Alcuni storni hanno fatto il nido sul tetto della villa di fronte alla mia.
Si danno tanto da fare mamma e papà uccello. Volano frenetici a prendere il cibo per i loro piccoli che li chiamano a gran voce, con i minuscoli becchi gialli spalancati.
Mentre passa il tempo, crescono alla velocità della luce e vogliono anche loro imparare a fare gli aviatori, stiracchiano le ali dalle piume nuove nuove, soffici soffici, fanno qualche passetto incerto verso la libertà e ci provano.
La Natura reclama il suo ciclo vitale, loro la assecondano con la purezza di un istinto che non si pone troppe domande.

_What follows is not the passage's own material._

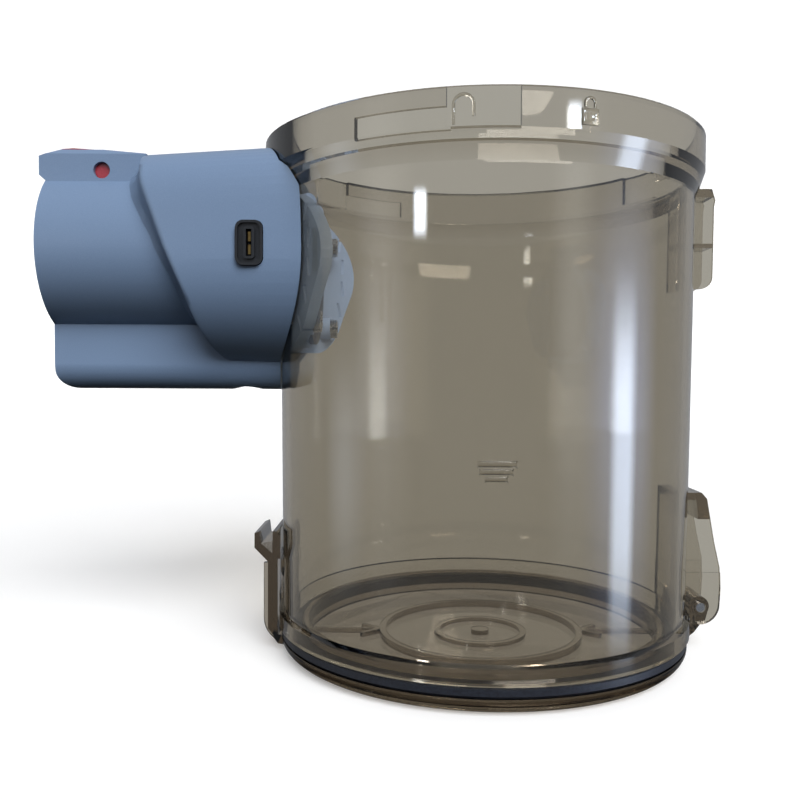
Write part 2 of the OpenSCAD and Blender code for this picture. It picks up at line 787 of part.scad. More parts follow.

Mentre me ne stavo tranquilla a godermi sul patio i raggi di sole e l’aria fresca, sento un baccano assurdo: una cornacchia ha rubato un piccolo storno, i genitori gridano disperati e impotenti, lo stesso fa lui (o lei), cercando la salvezza nei suoi gesti frenetici.
La cornacchia ha valutato male il mini storno, che non è di quelli implumi e piccolissimi, ma è un bell’uccellino di un certo peso.
Tant’è che cade dal becco della ladra e atterra stordito nel mio giardino. Mentre realizzo quello che è appena accaduto, Moki e Muffin, i miei due gatti killer, guardando sto povero uccellino che strepita, cominciando già a leccarsi i baffi.
Stavolta io sono più lesta e lo salvo ma il piccoletto non è molto collaborativo, anzi, si dimena come un disgraziato.
Avrà pensato: “Che giornata di merda, sottratto a forza dai miei genitori, sono stato quasi mangiato vivo prima da una cornacchia, poi da due brutti gattacci rognosi, e ora un’umana dalla faccia da pirla mi sta stritolando senza il mio consenso!”
Non potendo andare subito alla Lipu a consegnare il combattivo uccellino, decido di creargli un rifugio sul mio terrazzo, al riparo da predatori appiedati e alati.
Chiamo gli esperti che mi confermano che purtroppo, una volta che i genitori lo hanno visto volar via in bocca alla cornacchia, sarà impossibile per loro continuare ad accudirlo. Mi dicono di dargli da mangiare piccole palline di carne cruda ogni 4/5 ore e di farlo bere spesso.
Arisa, così ribattezzato il piccolo storno, mi fa capire subito di che pasta è fatta: nonostante un bel buco in testa fatto dalla cornacchia, nonostante lo shock e il trauma della caduta, io proprio non le piaccio e me lo dice in tutti i modi, beccandomi e urlando le sue validissime ragioni.
“Ma Arisa mia, qui se non mangi te ne vai al creatore, ti prego, stringiamo un accordo, una pace provvisoria. Non ti devo piacere per forza, almeno però deponi le armi per un pochino”, provo a contrattare.
Dopo quintali di cacca prodotta alla sola mia vista, urla da disperata e proteste convinte, Arisa decide che forse sta morendo di sete e magari è il caso di chiudere un occhio e farsi dare da bere dalla brutta e cattiva umana che la tiene carcerata.
Senza contare che la pancia brontola e allora dai, imboccami sciocca carceriera.
E Arisa mangia come un condor…
Morale della favola, dopo averla ingozzata, dissetata, coccolata e calmata, la piccoletta si è fatta una nottata di sonno profondo custodita e al calduccio e la mattina successiva, ritemprata come non pensavo potesse essere, è riuscita, contro ogni pronostico, a volare via verso la sua nuova vita, lanciandomi un “grazie” distratto mentre assaporava la sua meritata libertà conquistata con grinta e forza di volontà!